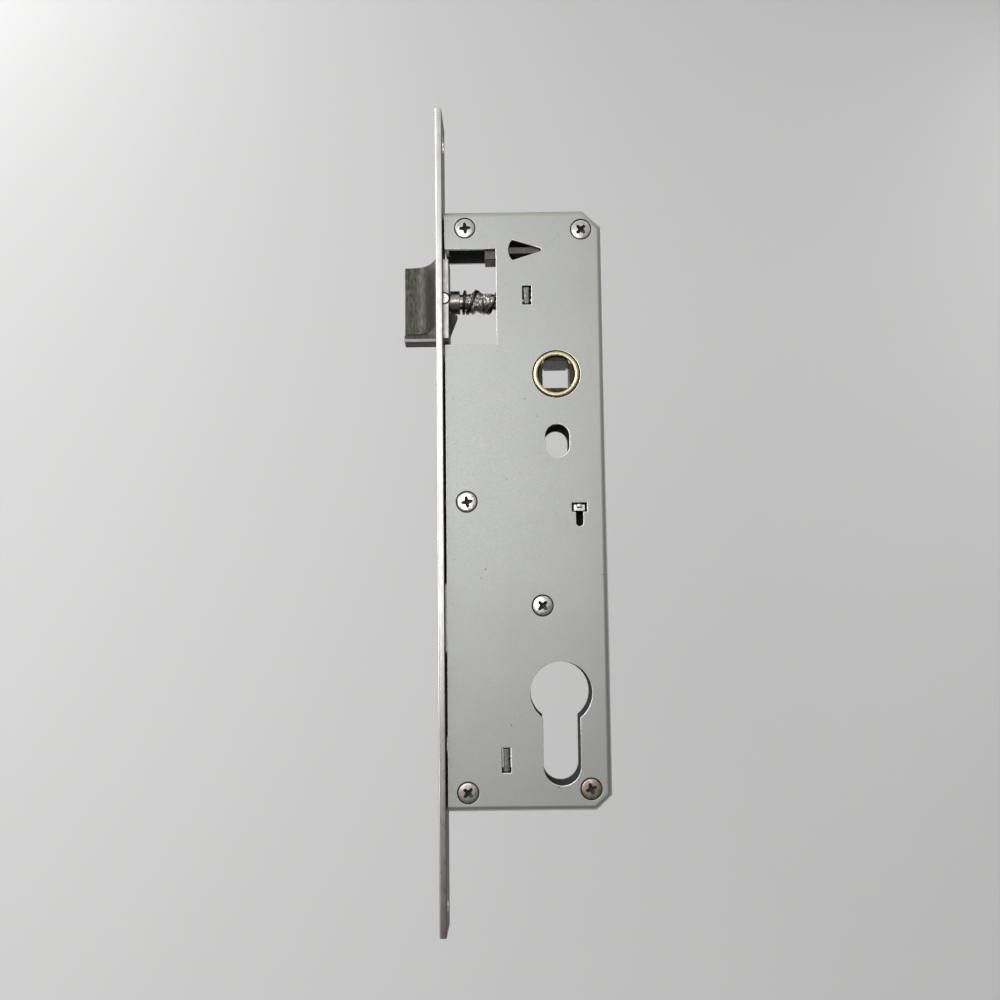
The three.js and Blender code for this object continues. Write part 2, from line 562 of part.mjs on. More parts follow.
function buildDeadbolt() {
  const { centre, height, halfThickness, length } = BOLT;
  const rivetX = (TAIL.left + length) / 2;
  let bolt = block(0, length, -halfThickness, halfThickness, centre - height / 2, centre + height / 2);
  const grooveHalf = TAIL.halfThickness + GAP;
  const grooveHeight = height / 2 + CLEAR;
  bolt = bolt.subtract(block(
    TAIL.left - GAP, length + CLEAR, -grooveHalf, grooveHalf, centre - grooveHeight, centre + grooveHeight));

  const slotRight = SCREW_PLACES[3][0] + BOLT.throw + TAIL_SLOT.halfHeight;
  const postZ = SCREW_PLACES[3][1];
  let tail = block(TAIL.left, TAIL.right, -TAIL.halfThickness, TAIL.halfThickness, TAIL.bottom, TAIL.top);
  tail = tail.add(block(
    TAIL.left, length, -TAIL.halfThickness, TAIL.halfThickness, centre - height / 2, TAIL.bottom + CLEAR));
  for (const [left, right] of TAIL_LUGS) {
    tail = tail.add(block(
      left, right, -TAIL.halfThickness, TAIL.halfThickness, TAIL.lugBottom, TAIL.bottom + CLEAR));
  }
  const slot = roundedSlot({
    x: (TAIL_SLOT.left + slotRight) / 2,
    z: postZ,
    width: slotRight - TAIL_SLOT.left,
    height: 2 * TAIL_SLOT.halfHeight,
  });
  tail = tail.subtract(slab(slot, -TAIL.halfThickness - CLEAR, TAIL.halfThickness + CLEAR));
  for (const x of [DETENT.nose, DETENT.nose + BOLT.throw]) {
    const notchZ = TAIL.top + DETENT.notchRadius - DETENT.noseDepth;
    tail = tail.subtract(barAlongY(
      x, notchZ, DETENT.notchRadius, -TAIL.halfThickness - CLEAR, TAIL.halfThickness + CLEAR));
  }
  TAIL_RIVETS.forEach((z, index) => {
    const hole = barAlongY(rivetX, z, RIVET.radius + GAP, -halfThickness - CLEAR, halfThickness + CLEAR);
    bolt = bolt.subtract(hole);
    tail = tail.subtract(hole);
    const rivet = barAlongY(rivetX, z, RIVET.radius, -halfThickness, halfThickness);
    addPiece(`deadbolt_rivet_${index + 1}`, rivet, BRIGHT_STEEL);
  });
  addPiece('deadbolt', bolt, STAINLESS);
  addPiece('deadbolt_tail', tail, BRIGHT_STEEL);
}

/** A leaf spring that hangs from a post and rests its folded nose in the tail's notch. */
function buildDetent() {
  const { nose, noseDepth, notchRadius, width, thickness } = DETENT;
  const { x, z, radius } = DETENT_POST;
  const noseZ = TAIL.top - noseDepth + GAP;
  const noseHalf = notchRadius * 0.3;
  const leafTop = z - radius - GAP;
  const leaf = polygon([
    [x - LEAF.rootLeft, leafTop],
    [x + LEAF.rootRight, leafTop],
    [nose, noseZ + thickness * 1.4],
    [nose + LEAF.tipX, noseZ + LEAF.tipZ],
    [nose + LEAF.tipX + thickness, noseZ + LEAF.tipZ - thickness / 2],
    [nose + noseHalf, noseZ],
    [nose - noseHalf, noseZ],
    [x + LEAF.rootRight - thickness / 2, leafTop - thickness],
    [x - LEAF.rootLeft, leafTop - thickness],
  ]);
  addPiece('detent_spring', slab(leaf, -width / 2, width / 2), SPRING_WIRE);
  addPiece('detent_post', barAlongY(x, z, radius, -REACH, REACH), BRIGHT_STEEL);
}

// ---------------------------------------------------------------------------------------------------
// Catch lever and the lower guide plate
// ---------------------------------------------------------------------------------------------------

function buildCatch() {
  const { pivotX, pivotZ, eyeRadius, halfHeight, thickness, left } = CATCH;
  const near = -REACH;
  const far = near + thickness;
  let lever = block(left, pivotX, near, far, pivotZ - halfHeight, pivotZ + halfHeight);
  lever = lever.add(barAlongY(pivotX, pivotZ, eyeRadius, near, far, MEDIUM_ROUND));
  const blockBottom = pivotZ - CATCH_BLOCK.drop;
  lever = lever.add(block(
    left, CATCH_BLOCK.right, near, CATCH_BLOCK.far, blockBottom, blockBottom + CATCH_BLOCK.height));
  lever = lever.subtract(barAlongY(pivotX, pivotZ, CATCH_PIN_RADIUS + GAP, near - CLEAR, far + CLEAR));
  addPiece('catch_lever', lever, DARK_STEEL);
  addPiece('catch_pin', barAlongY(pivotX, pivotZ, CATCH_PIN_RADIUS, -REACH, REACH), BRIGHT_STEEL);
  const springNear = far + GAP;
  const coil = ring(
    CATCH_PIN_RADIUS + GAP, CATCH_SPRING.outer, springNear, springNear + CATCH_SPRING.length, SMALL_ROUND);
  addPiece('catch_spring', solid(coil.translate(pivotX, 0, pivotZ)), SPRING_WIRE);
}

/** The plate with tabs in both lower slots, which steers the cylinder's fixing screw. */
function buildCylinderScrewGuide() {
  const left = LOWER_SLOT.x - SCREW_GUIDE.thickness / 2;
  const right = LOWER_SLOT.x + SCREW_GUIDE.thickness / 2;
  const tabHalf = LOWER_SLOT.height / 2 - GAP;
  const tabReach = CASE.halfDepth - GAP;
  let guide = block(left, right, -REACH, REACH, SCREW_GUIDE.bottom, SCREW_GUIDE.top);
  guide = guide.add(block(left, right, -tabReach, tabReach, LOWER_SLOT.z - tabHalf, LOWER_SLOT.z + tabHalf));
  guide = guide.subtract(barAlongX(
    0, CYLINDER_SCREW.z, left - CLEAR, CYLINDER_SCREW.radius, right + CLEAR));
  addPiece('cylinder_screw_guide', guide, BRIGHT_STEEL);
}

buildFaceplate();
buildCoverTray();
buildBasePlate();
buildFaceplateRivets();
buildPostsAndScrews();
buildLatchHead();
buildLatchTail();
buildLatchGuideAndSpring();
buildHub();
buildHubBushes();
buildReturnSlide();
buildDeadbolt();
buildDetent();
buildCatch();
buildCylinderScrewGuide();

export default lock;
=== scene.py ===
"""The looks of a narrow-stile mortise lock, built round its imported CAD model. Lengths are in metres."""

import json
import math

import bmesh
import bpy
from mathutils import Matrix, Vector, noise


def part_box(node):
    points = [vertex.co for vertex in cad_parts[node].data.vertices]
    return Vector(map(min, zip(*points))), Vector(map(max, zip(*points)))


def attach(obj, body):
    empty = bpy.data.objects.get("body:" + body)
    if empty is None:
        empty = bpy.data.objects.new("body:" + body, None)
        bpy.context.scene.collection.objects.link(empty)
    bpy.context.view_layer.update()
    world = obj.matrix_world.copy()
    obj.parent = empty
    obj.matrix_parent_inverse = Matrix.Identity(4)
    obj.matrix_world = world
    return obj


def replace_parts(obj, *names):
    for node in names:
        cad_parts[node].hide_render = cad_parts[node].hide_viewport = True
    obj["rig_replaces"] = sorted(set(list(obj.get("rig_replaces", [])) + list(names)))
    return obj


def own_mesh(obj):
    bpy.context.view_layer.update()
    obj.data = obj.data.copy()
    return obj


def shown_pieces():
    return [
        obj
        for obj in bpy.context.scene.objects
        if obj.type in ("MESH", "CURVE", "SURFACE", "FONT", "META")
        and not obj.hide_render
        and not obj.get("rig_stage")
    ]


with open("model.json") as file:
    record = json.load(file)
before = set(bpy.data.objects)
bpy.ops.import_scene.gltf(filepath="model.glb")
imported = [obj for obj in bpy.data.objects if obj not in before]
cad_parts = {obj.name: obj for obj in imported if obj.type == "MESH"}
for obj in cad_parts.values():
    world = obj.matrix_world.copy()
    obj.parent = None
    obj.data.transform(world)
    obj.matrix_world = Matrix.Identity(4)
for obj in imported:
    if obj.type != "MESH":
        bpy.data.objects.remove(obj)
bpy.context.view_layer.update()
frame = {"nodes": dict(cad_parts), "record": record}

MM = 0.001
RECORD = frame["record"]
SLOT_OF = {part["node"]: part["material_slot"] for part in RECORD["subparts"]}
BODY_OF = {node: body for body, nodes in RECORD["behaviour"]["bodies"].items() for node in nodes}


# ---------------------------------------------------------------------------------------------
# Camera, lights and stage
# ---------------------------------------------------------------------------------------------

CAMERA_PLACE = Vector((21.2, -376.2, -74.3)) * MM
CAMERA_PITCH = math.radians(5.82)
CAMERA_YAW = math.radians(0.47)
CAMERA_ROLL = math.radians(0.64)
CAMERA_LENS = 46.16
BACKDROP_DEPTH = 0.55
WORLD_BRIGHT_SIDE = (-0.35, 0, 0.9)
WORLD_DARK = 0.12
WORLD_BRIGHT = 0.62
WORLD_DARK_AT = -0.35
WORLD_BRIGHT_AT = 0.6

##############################

Track down every line of the material containing the string "names", and copy it.

def replace_parts(obj, *names):
    for node in names:
    obj["rig_replaces"] = sorted(set(list(obj.get("rig_replaces", [])) + list(names)))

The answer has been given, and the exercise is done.